#### WHAT TO WORK ON
Begin at the line containing "Continue the build123d" in the entries below and end at the line containing "return slotted_screw(x, z, BASE_T"; transcribe that range exactly and nothing outside it.

#### RECORDED DATA
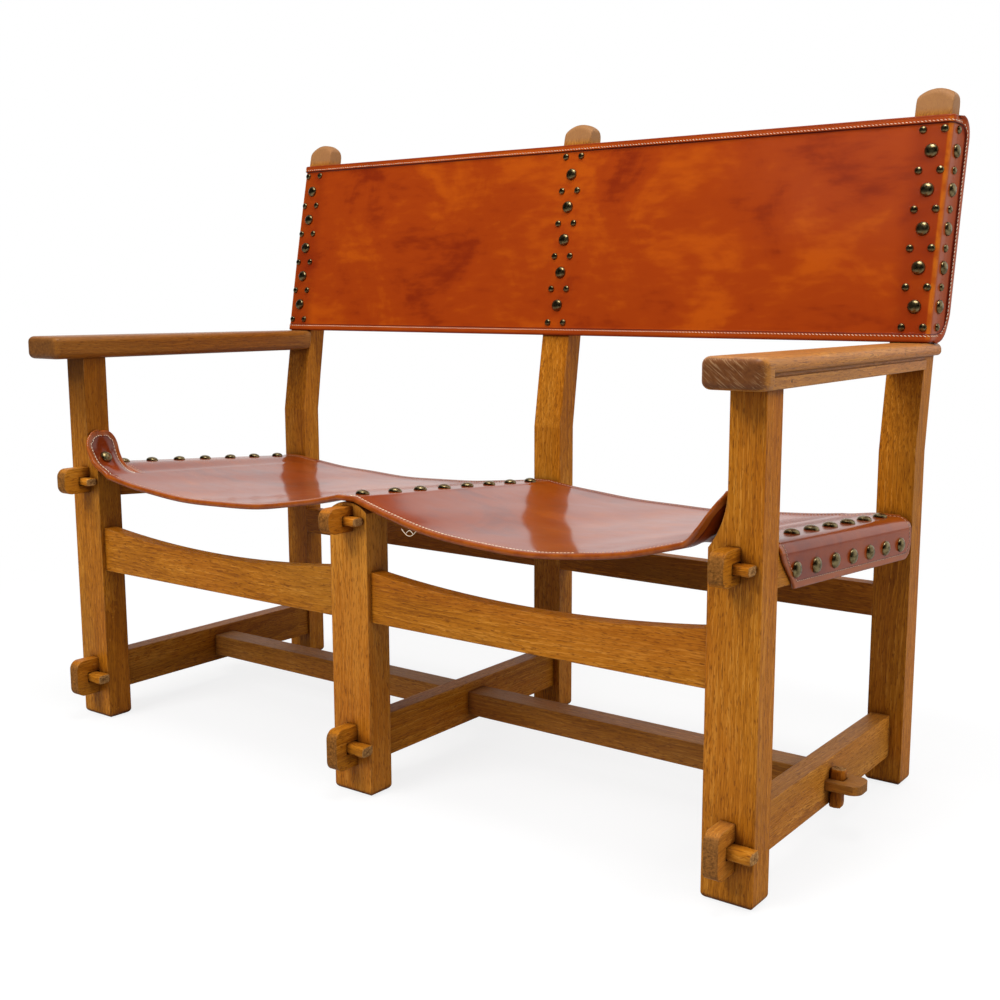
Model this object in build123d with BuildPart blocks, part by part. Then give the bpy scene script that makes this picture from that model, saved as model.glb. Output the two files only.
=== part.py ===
from build123d import *
import math
import os

# Oak mission settle for two: six posts joined by through-tenoned rails and stretchers that
# are locked with loose wedges, with a saddle-leather seat and back slung over the frame and
# held by domed nails.  +Z is up, +Y runs from the front to the back and +X to the right of
# somebody facing the settle.  The origin is on the floor, midway in the overall width and depth.
# All sizes are millimetres.

# Frame layout
origin_setback = 260.44  # from the front faces of the front posts back to the origin
frame_half_width = 594.0  # outer faces of the outer posts
frame_depth = 453.0  # front faces of the front posts to front faces of the rear posts
settle_height = 940.0
overrun = 30.0  # how far a cut runs past the wood it cuts
joint_play = 0.1  # between the cheeks of a fixed tenon and its mortise
arris = 1.5  # eased edges of sawn wood

front_y = -origin_setback
rear_y = front_y + frame_depth

# Front posts
front_post_depth = 40.0
front_post_width = 64.0
front_post_top_width = 42.0
shoulder_top_z = 463.0
shoulder_radius = 105.0
centre_post_width = 66.0
crown_z = 399.0
crown_drop = 13.0
foot_radius = 8.0

# Rear posts
rear_post_width = 50.0
rear_post_depth = 36.0
rear_post_top_depth = 28.0
kink_z = 461.0
rake_run = 87.9  # how far the top of a rear post leans back
rake_bow = 4.0  # hollow of the raked front face, from its chord
finial_crown = 9.0  # rise of the rounded top from its shoulders
finial_radius = 10.0
centre_finial_drop = 5.0  # the centre post stands this much lower

# Arms
arm_top_z = 604.5
arm_thickness = 34.0
arm_nose_overhang = 55.0
arm_inner_inset = 51.5  # the outer faces of the posts to the arm's inner edge
arm_front_overhang = 24.0  # the arm's outer edge past those faces, at the nose
arm_rear_overhang = 9.0
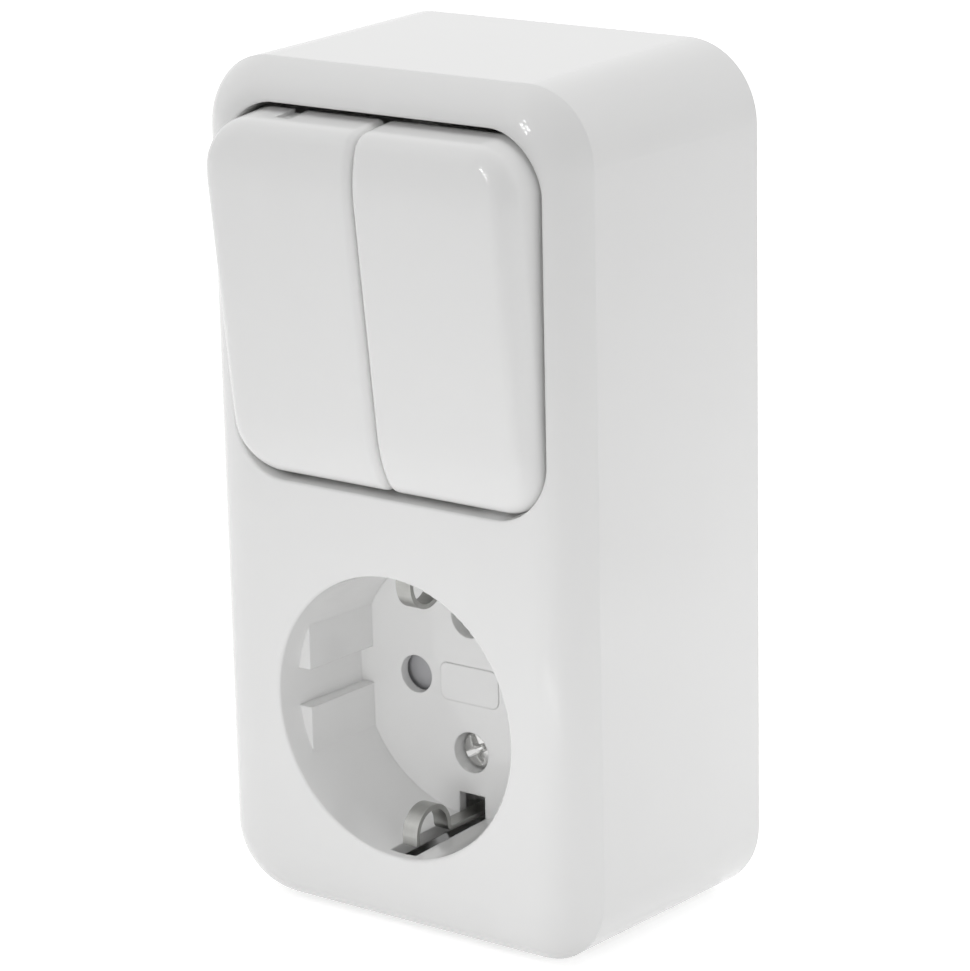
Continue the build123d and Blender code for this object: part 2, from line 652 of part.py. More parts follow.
def terminal_screw(x, z, strip_front):
    """A screw that clamps a wire on a contact strip."""
    return slotted_screw(x, z, strip_front, strip_front - TERM_L, TERM_SHANK_R, TERM_HEAD_R, TERM_HEAD_H)


def fixing_screw(x, z):
    """A screw that holds a block on the base plate."""
    return slotted_screw(x, z, BASE_T + FIX_FLANGE_T, FIX_TIP, FIX_SHANK_R, FIX_HEAD_R, FIX_HEAD_H)


def cover_screw(side):
    """A screw in a cup of the well floor, with a cross recess, held by the earth bow's thread."""
    z = cover_screw_z(side)
    seat = FLOOR_H - COVER_SCREW_SINK - COVER_HEAD_H
    top = seat + COVER_HEAD_H
    tip = BLOCK_FRONT - BOW_T - COVER_THREAD_L
    body = screw(0, z, seat, tip, COVER_SHANK_R, COVER_HEAD_R, COVER_HEAD_H)
    for width, length in ((CROSS_W, CROSS_L), (CROSS_L, CROSS_W)):
        body -= block(-width / 2, width / 2, top - CROSS_DEPTH, top + OVERCUT,
                      z - length / 2, z + length / 2)
    return body


def make_socket_block():
    """The insulating block of the socket: pin chambers, terminal pockets and the shutter's pivot."""
    outline = Pos(0, SOCKET_Z) * RectangleRounded(BLOCK_W, BLOCK_L, BLOCK_CORNER_R)
    body = slab(outline, BASE_T, BLOCK_FRONT)
    bow_back = BLOCK_FRONT - BOW_T
    room = MOVING_GAP / 2
    tab_z = SOCKET_Z + EARTH_TAB_Z
    for side in (-1, 1):
        pin_x = side * PIN_SPACING / 2
        pocket_x = side * TERMINAL_X
        body -= rod(BLOCK_HOLE_R, pin_x, SOCKET_Z, BASE_T, BLOCK_FRONT + OVERCUT)
        body -= block(pin_x - CHAMBER_W / 2, pin_x + CHAMBER_W / 2,
                      BASE_T - OVERCUT, BLOCK_FRONT - BLOCK_SKIN,
                      SOCKET_Z - CHAMBER_L / 2, SOCKET_Z + CHAMBER_L / 2)
        body -= block(pocket_x - POCKET_W / 2, pocket_x + POCKET_W / 2,
                      BASE_T - OVERCUT, BLOCK_FRONT + OVERCUT,
                      SOCKET_Z - POCKET_L / 2, SOCKET_Z + POCKET_L / 2)
        body -= block(min(pin_x, pocket_x), max(pin_x, pocket_x), BASE_T - OVERCUT,
                      BASE_T + CONTACT_LIFT + CONTACT_T + MOVING_GAP,
                      SOCKET_Z - CONTACT_W / 2 - room, SOCKET_Z + CONTACT_W / 2 + room)
        body -= rod(COVER_SHANK_R + FIX_CLEARANCE, 0, cover_screw_z(side),
                    bow_back - COVER_THREAD_L - COVER_THREAD_ROOM, BLOCK_FRONT)
        body -= fixing_hole(side * SOCKET_SCREW_X, SOCKET_Z - side * SOCKET_SCREW_Z, BLOCK_FRONT)
    body -= block(-BRIDGE_W / 2 - room, BRIDGE_W / 2 + room, bow_back, BLOCK_FRONT + OVERCUT,
                  SOCKET_Z - BLOCK_L, SOCKET_Z + BLOCK_L)
    body -= block(-EARTH_TAB_X - EARTH_TAB_W / 2 - room, 0, bow_back, BLOCK_FRONT + OVERCUT,
                  tab_z - EARTH_TAB_W / 2 - room, tab_z + EARTH_TAB_W / 2 + room)
    body -= rod(TERM_SHANK_R + FIX_CLEARANCE, -EARTH_TAB_X, tab_z,
                BLOCK_FRONT - TERM_L - OVERCUT, BLOCK_FRONT)
    return body + rod(PIVOT_R, 0, SOCKET_Z, bow_back - OVERCUT, SHUTTER_FRONT + MOVING_GAP / 2)


def make_pin_contact_right():
    """A forked contact: two sprung leaves for the pin, a tail and a raised tongue for the terminal."""
    root = BASE_T + CONTACT_LIFT + CONTACT_T / 2
    leaf_x = (CONTACT_GAP + CONTACT_T) / 2
    tip = BLOCK_FRONT - BLOCK_SKIN - MOVING_GAP - CONTACT_T / 2
    pin_x = PIN_SPACING / 2
    leaf_paths = Polyline(
        (pin_x - leaf_x - CONTACT_FLARE, -tip),
        (pin_x - leaf_x, -tip + CONTACT_FLARE_L),
        (pin_x - leaf_x, -root),
        (pin_x + leaf_x, -root),
        (pin_x + leaf_x, -tip + CONTACT_FLARE_L),
        (pin_x + leaf_x + CONTACT_FLARE, -tip),
    )
    tail_x = TERMINAL_X - POCKET_W / 2 + CONTACT_T / 2 + MOVING_GAP
    tail_path = Polyline(
        (pin_x + leaf_x, -root),
        (tail_x, -root),
        (tail_x, -(root + TONGUE_H)),
        (TERMINAL_X + POCKET_W / 2 - MOVING_GAP, -(root + TONGUE_H)),
    )
    outline = trace(leaf_paths, CONTACT_T) + trace(tail_path, CONTACT_T)
    contact = Pos(0, 0, SOCKET_Z) * extrude(outline, CONTACT_W / 2, both=True)
    top = root + TONGUE_H + CONTACT_T / 2
    return contact - rod(TERM_SHANK_R + THREAD_GAP, TERMINAL_X, SOCKET_Z,
                         top - 2 * CONTACT_T, top + OVERCUT)


def clip_path(side):
    """The centre line of one clip, drawn over (-height, z): run, bend, arch and foot."""
    middle = BLOCK_FRONT - BOW_T / 2
    arch = DEPTH - CLIP_CENTRE_DEPTH
    foot_back = arch - CLIP_R
    foot_front = arch + CLIP_R
    run_z = SOCKET_Z + side * CLIP_RUN_Z
    foot_z = SOCKET_Z + side * CLIP_FOOT_Z
    start = Line((-middle, cover_screw_z(side)), (-middle, run_z - side * CLIP_BEND_R))
    corner = TangentArc(start @ 1, (-middle - CLIP_BEND_R, run_z), tangent=(0, side))
    run = Line(corner @ 1, (-(foot_back - (CLIP_RUN_Z - CLIP_FOOT_Z)), run_z))
    bend = TangentArc(run @ 1, (-foot_back, foot_z), tangent=(-1, 0))
    arch_line = ThreePointArc((-foot_back, foot_z), (-arch, foot_z - side * CLIP_R), (-foot_front, foot_z))
    foot = Line(arch_line @ 1, (-foot_front, foot_z + side * CLIP_FOOT_L))
    return [start, corner, run, bend, arch_line, foot]


def make_earth_bow():
    """One bent strip: a threaded bridge across the block, a terminal tab and a clip at each end."""
    back = BLOCK_FRONT - BOW_T
    bridge_end = CLIP_RUN_Z - CLIP_BEND_R - BOW_T
    bow = block(-BRIDGE_W / 2, BRIDGE_W / 2, back, BLOCK_FRONT,
                SOCKET_Z - bridge_end, SOCKET_Z + bridge_end)
    tab_z = SOCKET_Z + EARTH_TAB_Z
    bow += block(-EARTH_TAB_X - EARTH_TAB_W / 2, 0, back, BLOCK_FRONT,
                 tab_z - EARTH_TAB_W / 2, tab_z + EARTH_TAB_W / 2)
    for side in (-1, 1):
        clip = trace(clip_path(side), BOW_T)
        bow += side_profile(clip, -CLIP_W / 2, CLIP_W / 2)
        bow -= rod(COVER_SHANK_R + THREAD_GAP, 0, cover_screw_z(side),
                   back - OVERCUT, BLOCK_FRONT + OVERCUT)
    bow -= rod(PIVOT_R + MOVING_GAP, 0, SOCKET_Z, back - OVERCUT, BLOCK_FRONT + OVERCUT)
    return bow - rod(TERM_SHANK_R + THREAD_GAP, -EARTH_TAB_X, tab_z, back - OVERCUT, BLOCK_FRONT + OVERCUT)


def make_shutter():
    """The rotor with two lobes that cover the pin holes until a plug turns it."""
    lobes = Rectangle(2 * SHUTTER_REACH, 2 * SHUTTER_HALF_W)
    lobes = fillet(lobes.vertices(), SHUTTER_CORNER_R)
    outline = Pos(0, SOCKET_Z) * (lobes + Circle(SHUTTER_HUB_R))
    rotor = slab(outline, SHUTTER_BACK, SHUTTER_FRONT)
    for side in (-1, 1):
        edge_z = SOCKET_Z - side * SHUTTER_HALF_W
        ramp = make_face(
            Polyline(
                (-SHUTTER_FRONT - OVERCUT, edge_z + side * (SHUTTER_RAMP + OVERCUT)),
                (-SHUTTER_FRONT - OVERCUT, edge_z - side * OVERCUT),
                (-SHUTTER_FRONT + SHUTTER_RAMP, edge_z),
                close=True,
            )
        )
        x_near = side * (PIN_SPACING / 2 - PIN_HOLE_R)
        x_far = side * (SHUTTER_REACH + OVERCUT)
        rotor -= side_profile(ramp, min(x_near, x_far), max(x_near, x_far))
    spring_room = SHUTTER_SPRING_R + SHUTTER_WIRE_R + MOVING_GAP
    rotor -= rod(PIVOT_R + RUNNING_GAP, 0, SOCKET_Z, SHUTTER_BACK - OVERCUT, SHUTTER_FRONT + OVERCUT)
    return rotor - rod(spring_room, 0, SOCKET_Z, SHUTTER_BACK - OVERCUT, SHUTTER_BACK + SHUTTER_SPRING_ROOM)


def make_shutter_spring():
    """The small torsion coil round the pivot, in the back of the rotor's hub."""
    foot = SHUTTER_BACK + SHUTTER_WIRE_R
    spring = coil_spring(SHUTTER_SPRING_PITCH, 2 * SHUTTER_SPRING_PITCH, SHUTTER_SPRING_R, SHUTTER_WIRE_R)
    return Pos(0, -foot, SOCKET_Z) * spring


def make_base_plate():
    """The plate on the wall: wall holes, the cable entry and holes for the fixing screws."""
    inner_w = WIDTH - 2 * WALL - 2 * BASE_GAP
    inner_l = HEIGHT - 2 * WALL - 2 * BASE_GAP
    plate = slab(RectangleRounded(inner_w, inner_l, CORNER_R - WALL - BASE_GAP), 0, BASE_T)
    plate -= slab(Pos(0, ENTRY_Z) * SlotOverall(ENTRY_W, ENTRY_L), -OVERCUT, BASE_T + OVERCUT)
    for x in (-WALL_HOLE_X, WALL_HOLE_X):
        for z in (-WALL_HOLE_Z, WALL_HOLE_Z):
            plate -= rod(WALL_HOLE_R, x, z, -OVERCUT, BASE_T + OVERCUT)
            plate -= rod(WALL_HEAD_R, x, z, BASE_T - WALL_HEAD_SINK, BASE_T + OVERCUT)
    for x, z in switch_screw_places() + socket_screw_places():
        plate -= rod(FIX_SHANK_R + THREAD_GAP, x, z, FIX_TIP - FIX_TIP_ROOM, BASE_T + OVERCUT)
    return plate


def switch_screw_places():
    """Where the three screws of the switch body stand."""
    high = SWITCH_Z + SWITCH_SCREW_Z
    return [(-SWITCH_SCREW_X, high), (SWITCH_SCREW_X, high), (0, SWITCH_Z - SWITCH_SCREW_Z)]


def socket_screw_places():
    """Where the two screws of the socket block stand."""
    return [(-SOCKET_SCREW_X, SOCKET_Z + SOCKET_SCREW_Z), (SOCKET_SCREW_X, SOCKET_Z - SOCKET_SCREW_Z)]


def build_nodes():
    """Every piece of the product under its own name."""
    nodes = {"cover": make_cover(), "base_plate": make_base_plate()}
    rocker_right = make_rocker_right()
    nodes["rocker_left"] = make_rocker_left(rocker_right)
    nodes["rocker_right"] = rocker_right
    twins = {
        "rocker_carrier": make_carrier_right(),
        "plunger": make_plunger_right(),
        "plunger_spring": make_plunger_spring_right(),
        "contact_blade": make_blade_right(),
        "fixed_contact": make_fixed_contact_right(),
        "output_terminal_screw": terminal_screw(ROCKER_X, SWITCH_Z - TERMINAL_REACH, FIXED_FRONT),
    }
    for name, solid in twins.items():
        nodes[name + "_left"] = mirrored(solid)
        nodes[name + "_right"] = solid
    nodes["switch_body"] = make_switch_body()
    nodes["common_contact_bar"] = make_common_contact_bar()
    nodes["common_terminal_screw"] = terminal_screw(0, SWITCH_Z + TERMINAL_REACH, BAR_FRONT)
    for name, place in zip(("top_left", "top_right", "bottom"), switch_screw_places()):
        nodes["switch_screw_" + name] = fixing_screw(*place)
    nodes["socket_block"] = make_socket_block()
    pin_contact = make_pin_contact_right()
    tongue = BASE_T + CONTACT_LIFT + CONTACT_T + TONGUE_H
    nodes["live_contact"] = mirrored(pin_contact)
    nodes["neutral_contact"] = pin_contact
    nodes["live_terminal_screw"] = terminal_screw(-TERMINAL_X, SOCKET_Z, tongue)
    nodes["neutral_terminal_screw"] = terminal_screw(TERMINAL_X, SOCKET_Z, tongue)
    nodes["earth_bow"] = make_earth_bow()
    nodes["earth_terminal_screw"] = terminal_screw(-EARTH_TAB_X, SOCKET_Z + EARTH_TAB_Z, BLOCK_FRONT)
    nodes["shutter"] = make_shutter()
    nodes["shutter_spring"] = make_shutter_spring()
    nodes["cover_screw_upper"] = cover_screw(1)
    nodes["cover_screw_lower"] = cover_screw(-1)
    for name, place in zip(("left", "right"), socket_screw_places()):
        nodes["socket_screw_" + name] = fixing_screw(*place)
    return nodes


os.makedirs("parts", exist_ok=True)
for node_name, node_solid in build_nodes().items():
    export_step(node_solid, f"parts/{node_name}.step")
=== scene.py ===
import json
from math import cos, pi, radians, sin, sqrt

import bmesh
import bpy
from mathutils import Matrix, Vector

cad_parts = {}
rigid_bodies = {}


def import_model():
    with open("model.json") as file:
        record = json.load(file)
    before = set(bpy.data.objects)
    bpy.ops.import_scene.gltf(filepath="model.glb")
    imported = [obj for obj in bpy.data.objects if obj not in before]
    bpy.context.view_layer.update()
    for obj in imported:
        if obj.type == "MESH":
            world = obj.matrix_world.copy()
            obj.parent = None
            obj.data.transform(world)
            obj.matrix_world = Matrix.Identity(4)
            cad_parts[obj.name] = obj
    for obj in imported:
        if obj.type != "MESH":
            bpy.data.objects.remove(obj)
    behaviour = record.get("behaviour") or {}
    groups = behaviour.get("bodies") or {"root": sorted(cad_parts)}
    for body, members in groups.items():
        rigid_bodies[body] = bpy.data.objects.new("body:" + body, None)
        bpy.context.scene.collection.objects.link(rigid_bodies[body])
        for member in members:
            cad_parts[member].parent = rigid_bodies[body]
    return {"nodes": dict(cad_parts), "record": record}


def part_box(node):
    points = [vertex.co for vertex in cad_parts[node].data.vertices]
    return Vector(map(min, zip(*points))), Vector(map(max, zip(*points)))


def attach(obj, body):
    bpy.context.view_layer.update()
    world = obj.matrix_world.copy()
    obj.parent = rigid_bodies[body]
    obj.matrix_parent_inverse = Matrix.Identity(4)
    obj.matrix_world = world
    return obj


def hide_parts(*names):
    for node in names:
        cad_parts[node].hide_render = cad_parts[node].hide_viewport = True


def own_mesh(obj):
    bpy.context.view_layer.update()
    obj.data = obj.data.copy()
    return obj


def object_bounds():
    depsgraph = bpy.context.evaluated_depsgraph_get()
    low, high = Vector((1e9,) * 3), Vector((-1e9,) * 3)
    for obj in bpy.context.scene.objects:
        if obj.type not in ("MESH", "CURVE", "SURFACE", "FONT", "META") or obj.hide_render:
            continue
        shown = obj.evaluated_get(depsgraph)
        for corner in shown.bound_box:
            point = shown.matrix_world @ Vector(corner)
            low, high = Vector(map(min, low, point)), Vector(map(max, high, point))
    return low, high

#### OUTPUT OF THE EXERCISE
Continue the build123d and Blender code for this object: part 2, from line 652 of part.py. More parts follow.
def terminal_screw(x, z, strip_front):
    """A screw that clamps a wire on a contact strip."""
    return slotted_screw(x, z, strip_front, strip_front - TERM_L, TERM_SHANK_R, TERM_HEAD_R, TERM_HEAD_H)


def fixing_screw(x, z):
    """A screw that holds a block on the base plate."""
    return slotted_screw(x, z, BASE_T + FIX_FLANGE_T, FIX_TIP, FIX_SHANK_R, FIX_HEAD_R, FIX_HEAD_H)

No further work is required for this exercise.